The silent features of behavioral approach may be summarized as follows: 
  1. Behavioral approach seeks to focus directly on the actual behavior of individuals and groups in administrative organizations. It concentrates on the study of the various factors that influence the behavior of the people within organization.
  2. The behaviorists characterize the organization as social system. As a social system, an organization consists of the formal structure, individuals (part of the society), groups and the informal interpersonal and inter-group relationships. They therefore, lay emphasis on the study of the informal social organization that always develops with the framework of the formal organization.
  3. The behaviorists conceive of administration as a study embracing many discipline, especially sociology and psychology, social and industrial psychology and anthropology. They employ the methods and techniques of the above mentioned social sciences with a view to understand the way people really act within the organization.
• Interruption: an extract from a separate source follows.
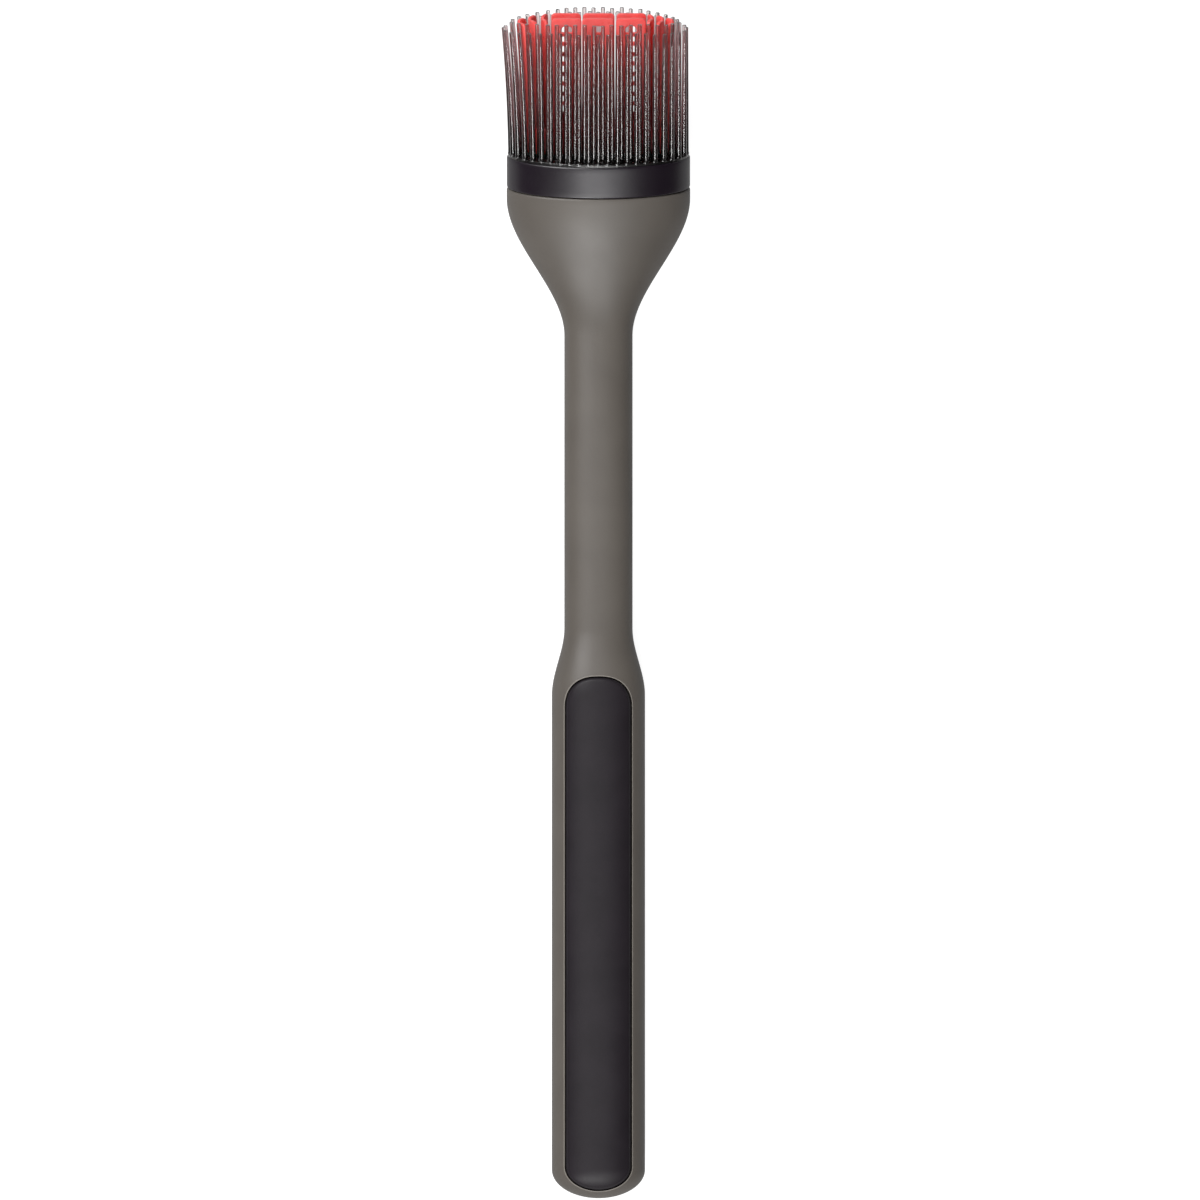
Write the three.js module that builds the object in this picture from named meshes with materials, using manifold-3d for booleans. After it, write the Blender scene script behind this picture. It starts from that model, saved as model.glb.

  4. The major areas of study in which the behaviorist are interested include the role of the individual, leadership in organization, group dynamics, organizational equilibrium and organization as a social system, motivation and satisfaction.
  5. Behavioral approach is descriptive and factual and therefore empirical. It aims at increasing the scientific content of the study of public administration. It has shifted the emphasis from formal legal administrative structures to the people and their behavior in administrative organization. In other words, it has revealed the truth that the conduct of administration is greatly influenced by human sentiments, perception and the environment in which administration operates. It may be noted that behavioral approach and classical approach are complementary rather than contradictory. Administration is both structure and the people working in it.